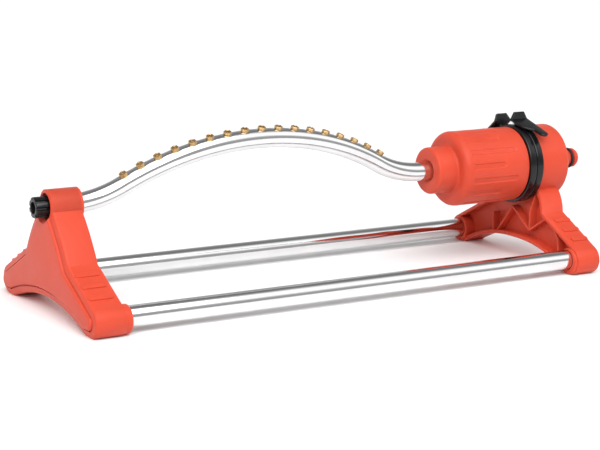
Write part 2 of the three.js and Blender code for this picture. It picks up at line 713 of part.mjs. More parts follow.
// A ring with a finger tab: an upright fin, and a wing that narrows to a tongue at one side.
// The front ring is the back one turned half round about the upright.
function limitRing(x0, facing, tilt) {
  const half = RING_WIDTH / 2;
  const ring = ringX(-half, half, RING_INNER_R, RING_R, 36);
  const tongueR = TONGUE_WIDTH / 2;
  const outline = new THREE.Shape();
  outline.moveTo(-FIN_BASE_HALF, 0);
  outline.lineTo(FIN_BASE_HALF, 0);
  outline.lineTo(FIN_BASE_HALF, WING_WIDE_Y);
  outline.quadraticCurveTo(FIN_BASE_HALF - 1, 18, TONGUE_WIDTH - FIN_BASE_HALF, 22);
  outline.absarc(tongueR - FIN_BASE_HALF, TONGUE_Y, tongueR, 0, Math.PI);
  const plate = new THREE.ExtrudeGeometry(outline, {
    depth: WING_T,
    bevelEnabled: false,
    curveSegments: 5,
  });
  const wing = moved(closed(plate).rotate([-WING_SLOPE, 0, 0]), 0, 0, WING_TOP_R - WING_T);
  const finOutline = [
    [FIN_FOOT_R, half],
    [FIN_FLARE_R, half],
    [FIN_BASE_R, FIN_BASE_HALF],
    [FIN_TOP_R, FIN_TOP_HALF],
    [FIN_TOP_R, -FIN_TOP_HALF],
    [FIN_BASE_R, -FIN_BASE_HALF],
    [FIN_FLARE_R, -half],
    [FIN_FOOT_R, -half],
  ];
  const finPlate = new THREE.ExtrudeGeometry(
    new THREE.Shape(finOutline.map(([r, x]) => new THREE.Vector2(x, r))),
    { depth: FIN_T, bevelEnabled: false },
  );
  finPlate.rotateX(Math.PI / 2);
  finPlate.translate(0, FIN_T / 2, 0);
  const lug = turnX(box(-half, half, -2, 2, -RING_R + 2, -27.6), LUG_ANGLE);
  const whole = join(ring, wing, closed(finPlate), lug);
  return moved(turnX(whole.rotate([0, 0, facing]), tilt), x0 + half, 0, 0);
}

// ---------------------------------------------------------------- hose inlet
function inletConnector() {
  return revolve([
    [223.5, 5],
    [223.5, 12],
    [227.6, 12],
    [227.6, 7.9],
    [238, 7.9],
    [238.8, 6.4],
    [242.4, 6.4],
    [243.4, 7.8],
    [249.6, 7.8],
    [249.6, 6.6],
    [254, 6.6],
    [254, 8.1],
    [256.6, 8.1],
    [258.4, 7.3],
    [INLET_END_X, 6.2],
    [INLET_END_X, 5],
  ], 18);
}

const inletSeal = () => roundRing(251.8, 7.85, 1.9);

function filterScreen() {
  const disc = rodX(223, 224.4, 4.7, 0, 0, 16);
  const holes = [rodX(222, 225, 1, 0, 0, 6)];
  for (let i = 0; i < 6; i++) {
    const p = polar(2.9, i * Math.PI / 3);
    holes.push(rodX(222, 225, 1, p.x, p.y, 6));
  }
  return cut(disc, ...holes);
}

// ---------------------------------------------------------------- assembly
const sprinkler = new THREE.Group();
sprinkler.position.x = -MIDDLE_X;
const onAxis = new THREE.Group();
onAxis.position.z = AXIS_Z;
sprinkler.add(onAxis);

// The spray tube rests part of the way through its swing.
const swung = new THREE.Group();
swung.rotation.x = degrees(SWUNG_DEG);
onAxis.add(swung);

function place(parent, name, solid, material) {
  const mesh = new THREE.Mesh(geometryOf(solid), material());
  mesh.name = name;
  parent.add(mesh);
}

place(sprinkler, 'left_frame', leftFrame(), redPlastic);
place(sprinkler, 'right_frame', rightFrame(), redPlastic);
place(sprinkler, 'base_tube_front', baseTube(-BASE_TUBE_Y), polishedTube);
place(sprinkler, 'base_tube_back', baseTube(BASE_TUBE_Y), polishedTube);

place(onAxis, 'left_bush', leftBush(), whitePlastic);
place(swung, 'spray_tube', sprayTube(), polishedTube);
nozzleIndexes.forEach((index, i) => {
  place(swung, `nozzle_${String(i + 1).padStart(2, '0')}`, nozzle(index), brass);
});
place(onAxis, 'end_plug', endPlug(), blackPlastic);
place(onAxis, 'end_plug_seal', endPlugSeal(), rubber);
place(onAxis, 'cleaning_pin', cleaningPin(), steel);

place(onAxis, 'drive_housing', driveHousing(), redPlastic);
place(onAxis, 'tube_seal', tubeSeal(), rubber);
place(onAxis, 'jet_plate', jetPlate(), blackPlastic);
place(onAxis, 'turbine_wheel', turbineWheel(), whitePlastic);
place(onAxis, 'turbine_axle', turbineAxle(), steel);
place(onAxis, 'turbine_pinion', turbinePinion(), whitePlastic);
place(onAxis, 'gear_pin_1', gearPin(0, 165.4), steel);
place(onAxis, 'gear_pin_2', gearPin(1, 173), steel);
place(onAxis, 'reduction_gear_1', reductionGear1(), whitePlastic);
place(onAxis, 'reduction_gear_2', reductionGear2(), whitePlastic);
place(onAxis, 'ring_gear', ringGear(), whitePlastic);
place(onAxis, 'journal_sleeve', journalSleeve(), blackPlastic);
place(onAxis, 'bearing_plate', bearingPlate(), blackPlastic);
place(onAxis, 'journal_seal', journalSeal(), rubber);
place(onAxis, 'reversing_lever', reversingLever(), blackPlastic);
SCREW_ANGLES.forEach((angle, i) => {
  place(onAxis, `sleeve_screw_${i + 1}`, sleeveScrew(angle), steel);
});

place(onAxis, 'limit_ring_front', limitRing(RING_2_X, 180, 0), blackPlastic);
place(onAxis, 'limit_ring_back', limitRing(RING_1_X, 0, BACK_RING_TILT), blackPlastic);

place(onAxis, 'inlet_connector', inletConnector(), redPlastic);
place(onAxis, 'inlet_seal', inletSeal(), rubber);
place(onAxis, 'filter_screen', filterScreen(), steel);

export default sprinkler;
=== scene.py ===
"""The looks of an oscillating lawn sprinkler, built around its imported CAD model.

Shapes are worked out in millimetres in the shared frame (+X towards the hose inlet, +Z up)
and become metres when a piece is finished. Most places come from the boxes of the CAD nodes.
"""

import json
import math

import bmesh
import bpy
import numpy as np
from mathutils import Matrix, Vector


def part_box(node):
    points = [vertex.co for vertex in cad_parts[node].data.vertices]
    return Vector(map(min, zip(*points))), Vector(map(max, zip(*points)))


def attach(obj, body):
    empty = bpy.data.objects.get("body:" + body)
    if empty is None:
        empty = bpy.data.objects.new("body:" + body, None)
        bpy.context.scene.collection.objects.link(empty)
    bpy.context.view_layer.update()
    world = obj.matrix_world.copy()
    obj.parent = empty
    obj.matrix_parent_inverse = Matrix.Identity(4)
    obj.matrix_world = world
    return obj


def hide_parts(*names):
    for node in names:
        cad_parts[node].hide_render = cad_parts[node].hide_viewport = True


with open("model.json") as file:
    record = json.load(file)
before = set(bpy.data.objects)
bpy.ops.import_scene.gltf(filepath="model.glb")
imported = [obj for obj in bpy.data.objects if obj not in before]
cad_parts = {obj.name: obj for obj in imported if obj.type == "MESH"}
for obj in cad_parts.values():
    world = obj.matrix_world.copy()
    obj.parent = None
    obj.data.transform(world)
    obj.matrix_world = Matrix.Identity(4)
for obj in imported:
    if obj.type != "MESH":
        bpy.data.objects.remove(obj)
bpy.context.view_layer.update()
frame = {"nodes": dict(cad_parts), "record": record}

MM = 0.001
PI = math.pi
# In millimetres: points this close become one, and edges this short go.
SAME_PLACE = 1e-4
NO_LENGTH = 1e-5


class Span:
    """The box of a CAD node in millimetres."""

    def __init__(self, node):
        low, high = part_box(node)
        self.x0, self.y0, self.z0 = (v / MM for v in low)
        self.x1, self.y1, self.z1 = (v / MM for v in high)


LEFT = Span("left_frame")
RIGHT = Span("right_frame")
FRONT_TUBE = Span("base_tube_front")
SPRAY = Span("spray_tube")
HOUSING = Span("drive_housing")
INLET = Span("inlet_connector")
SEAL = Span("inlet_seal")
PLUG = Span("end_plug")
CROWN_NOZZLE = Span("nozzle_09")
JOINTS = {joint["name"]: joint for joint in frame["record"]["behaviour"]["joints"]}
AXIS_Z = JOINTS["spray_swing"]["pos_m"][2] / MM

# ---------------------------------------------------------------- outlines


def polar(radius, angle, y=0.0, z=0.0):
    return (y + radius * math.cos(angle), z + radius * math.sin(angle))


def arc(radius, start, end, steps, y=0.0, z=0.0):
    return [polar(radius, start + (end - start) * i / steps, y, z) for i in range(steps + 1)]


def rounded(corners, steps=6):
    """A closed line through corners (a, b, radius), each rounded to its radius."""
    points = []
    count = len(corners)
    for i, (a, b, radius) in enumerate(corners):
        here = np.array((a, b), float)
        if radius == 0:
            points.append(tuple(here))
            continue
        before = np.array(corners[i - 1][:2], float) - here
        after = np.array(corners[(i + 1) % count][:2], float) - here
        before /= np.linalg.norm(before)
        after /= np.linalg.norm(after)
        half = math.acos(np.clip(before @ after, -1, 1)) / 2
        middle = before + after
        centre = here + middle / np.linalg.norm(middle) * radius / math.sin(half)
        reach = radius / math.tan(half)
        start = here + before * reach - centre
        end = here + after * reach - centre
        turn = math.atan2(start[0] * end[1] - start[1] * end[0], start @ end)
        first = math.atan2(start[1], start[0])
        points += [polar(radius, first + turn * k / steps, *centre) for k in range(steps + 1)]
    return points


def inset(outline, distance):
    """An anticlockwise closed outline moved inwards, corner by corner."""
    points = np.array(outline, float)
    into = points - np.roll(points, 1, axis=0)
    into /= np.linalg.norm(into, axis=1)[:, None]
    out = np.roll(into, -1, axis=0)
    normal = np.stack([-(into[:, 1] + out[:, 1]), into[:, 0] + out[:, 0]], axis=1)
    scale = distance / (1 + (into * out).sum(axis=1))
    return points + normal * scale[:, None]


def curve(start, bend, end, steps):
    """Points from start to end on a quadratic curve that is pulled towards `bend`."""
    start, bend, end = (np.array(point, float) for point in (start, bend, end))
    points = []
    for i in range(steps + 1):
        t = i / steps
        points.append(tuple((1 - t) ** 2 * start + 2 * t * (1 - t) * bend + t * t * end))
    return points


def round_over(radius, steps):
    """Distances from the two faces of a rounded edge, from (radius, 0) round to (0, radius)."""
    angles = [PI / 2 * i / steps for i in range(steps + 1)]
    return [(radius * (1 - math.sin(a)), radius * (1 - math.cos(a))) for a in angles]


def rectangle(a0, a1, b0, b1, low_radius, high_radius, steps=6):
    """A closed line round a box, with one corner radius at b0 and another at b1."""
    return rounded([
        (a0, b0, low_radius),
        (a1, b0, low_radius),
        (a1, b1, high_radius),
        (a0, b1, high_radius),
    ], steps)


def smooth_step(t):
    """From 0 to 1 while t does, with a soft start and end."""
    t = min(1.0, max(0.0, t))
    return t * t * (3 - 2 * t)


# ---------------------------------------------------------------- meshes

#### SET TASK
Gather each line that holds "this".

#### REPLY
Write part 2 of the three.js and Blender code for this picture. It picks up at line 713 of part.mjs. More parts follow.
# In millimetres: points this close become one, and edges this short go.